On Thu, Feb 4, 2021 at 8:33 PM Amit Kapila <[email protected]> wrote:
>
...
> Thanks. I have fixed one of the issues reported by me earlier [1]
> wherein the tablesync worker can repeatedly fail if after dropping the
> slot there is an error while updating the SYNCDONE state in the
> database. I have moved the drop of the slot just before commit of the
> transaction where we are marking the state as SYNCDONE. Additionally,
> I have removed unnecessary includes in tablesync.c, updated the docs
> for Alter Subscription, and updated the comments at various places in
> the patch. I have also updated the commit message this time.
>
Below are my feedback comments for V17 (nothing functional)
~~
1.
V27 Commit message:
For the initial table data synchronization in logical replication, we use
a single transaction to copy the entire table and then synchronizes the
position in the stream with the main apply worker.
Typo:
"synchronizes" -> "synchronize"
~~
2.
@@ -48,6 +48,23 @@ ALTER SUBSCRIPTION <replaceable
class="parameter">name</replaceable> RENAME TO <
(Currently, all subscription owners must be superusers, so the owner checks
will be bypassed in practice. But this might change in the future.)
</para>
+
+ <para>
+ When refreshing a publication we remove the relations that are no longer
+ part of the publication and we also remove the tablesync slots if there are
+ any. It is necessary to remove tablesync slots so that the resources
+ allocated for the subscription on the remote host are released. If due to
+ network breakdown or some other error, we are not able to remove the slots,
+ we give WARNING and the user needs to manually remove such slots later as
+ otherwise, they will continue to reserve WAL and might eventually cause
+ the disk to fill up. See also <xref
linkend="logical-replication-subscription-slot"/>.
+ </para>
I think the content is good, but the 1st-person wording seemed strange.
e.g.
"we are not able to remove the slots, we give WARNING and the user needs..."
Maybe it should be like:
"... PostgreSQL is unable to remove the slots, so a WARNING is
reported. The user needs... "
~~
3.
@@ -566,107 +569,197 @@ AlterSubscription_refresh(Subscription *sub,
bool copy_data)
...
+ * XXX If there is a network break down while dropping the
"network break down" -> "network breakdown"
~~
4.
@@ -872,7 +970,48 @@ LogicalRepSyncTableStart(XLogRecPtr *origin_startpos)

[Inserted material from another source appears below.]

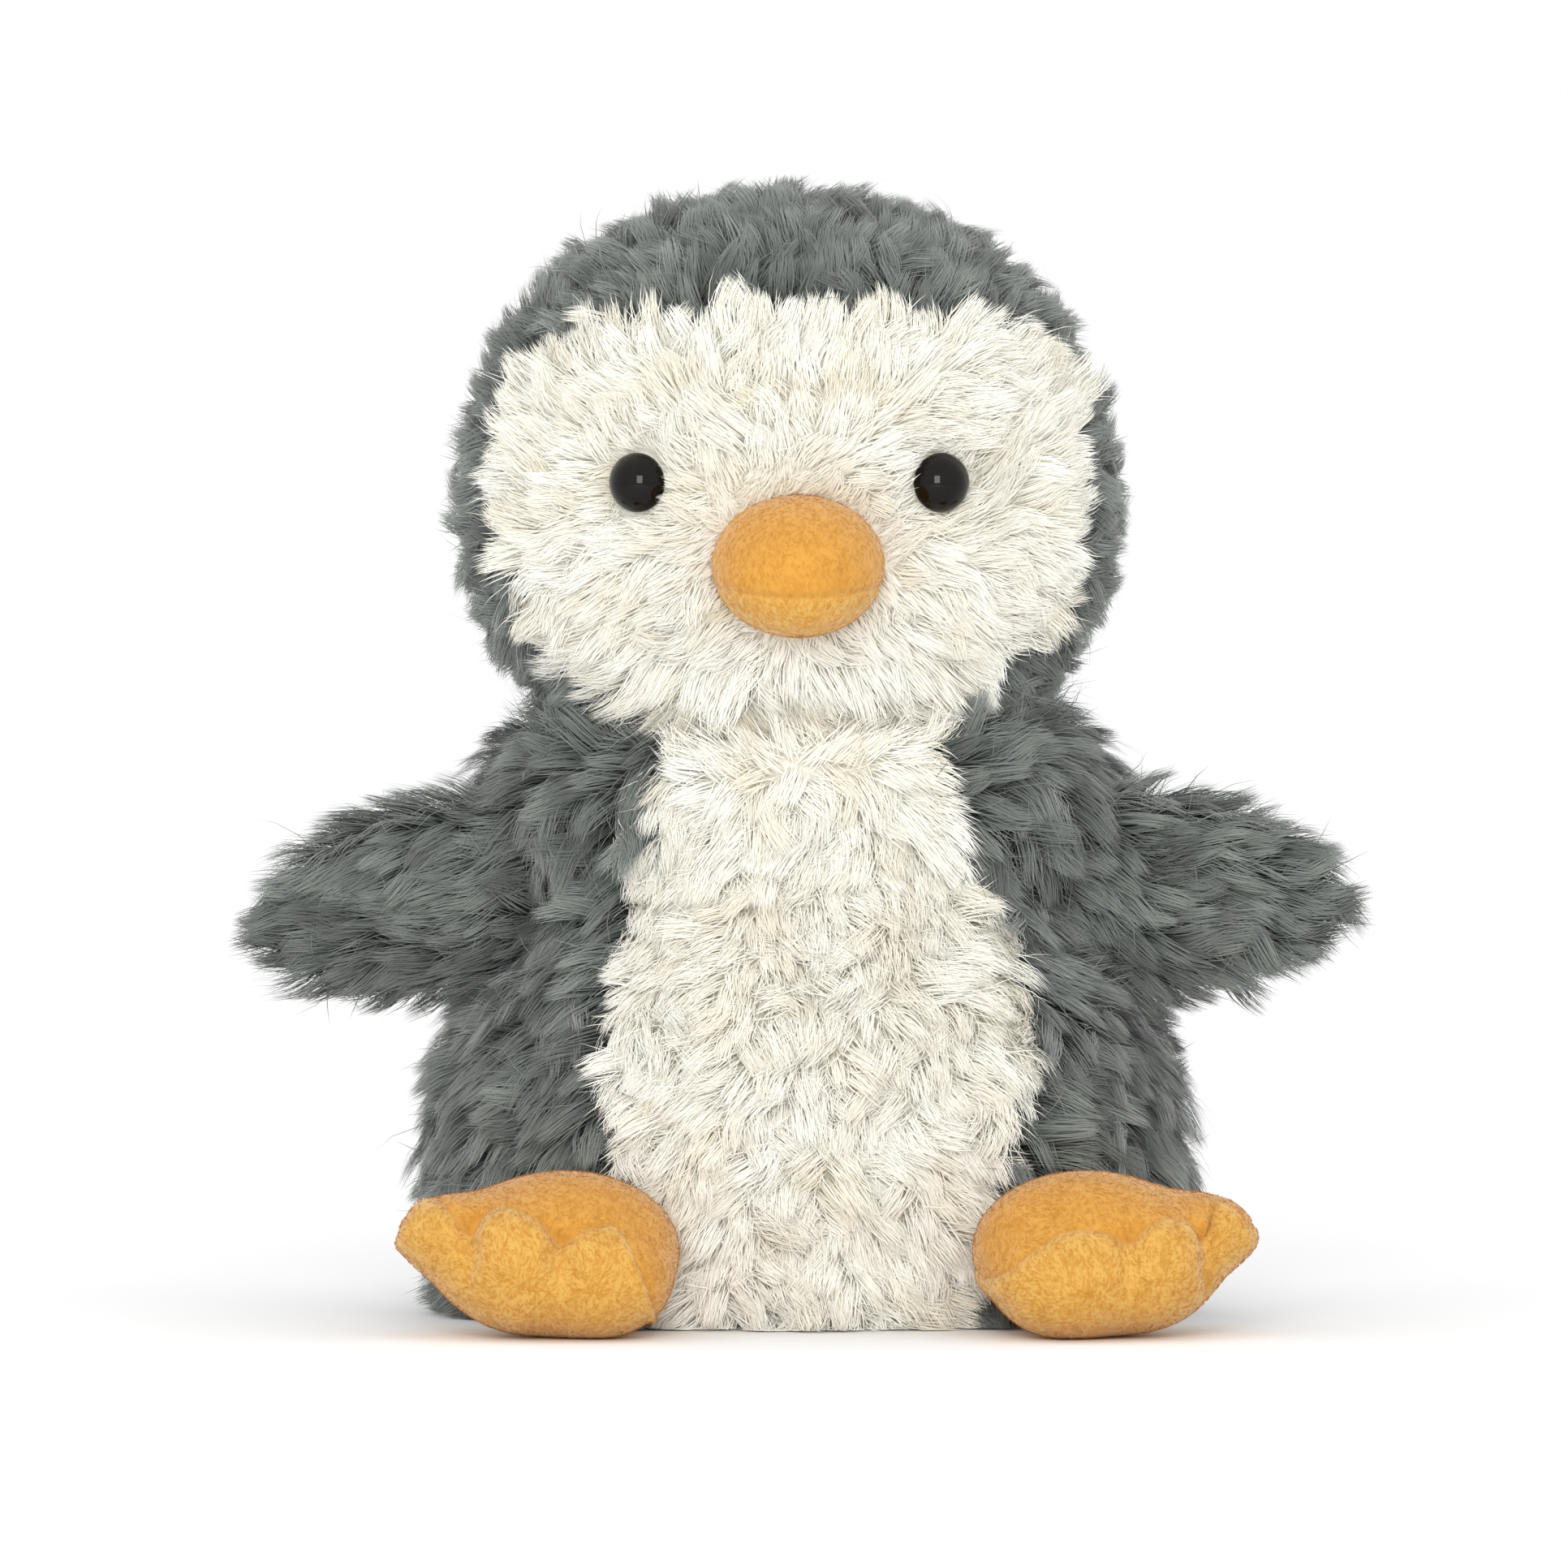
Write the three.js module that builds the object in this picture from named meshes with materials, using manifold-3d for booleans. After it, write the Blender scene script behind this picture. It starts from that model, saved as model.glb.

(errmsg("could not connect to the publisher: %s", err)));
...
+ * XXX We could also instead try to drop the slot, last time we failed
+ * but for that, we might need to clean up the copy state as it might
+ * be in the middle of fetching the rows. Also, if there is a network
+ * break down then it wouldn't have succeeded so trying it next time
+ * seems like a better bet.
"network break down" -> "network breakdown"
~~
5.
@@ -269,26 +313,47 @@ invalidate_syncing_table_states(Datum arg, int
cacheid, uint32 hashvalue)
...
+
+ /*
+ * Cleanup the tablesync slot.
+ *
+ * This has to be done after updating the state because otherwise if
+ * there is an error while doing the database operations we won't be
+ * able to rollback dropped slot.
+ */
+ ReplicationSlotNameForTablesync(MyLogicalRepWorker->subid,
+ MyLogicalRepWorker->relid,
+ syncslotname);
+
+ ReplicationSlotDropAtPubNode(wrconn, syncslotname, false /* missing_ok */);
+
Should this comment also describe why the missing_ok is false for this case?
----
Kind Regards,
Peter Smith.
Fujitsu Australia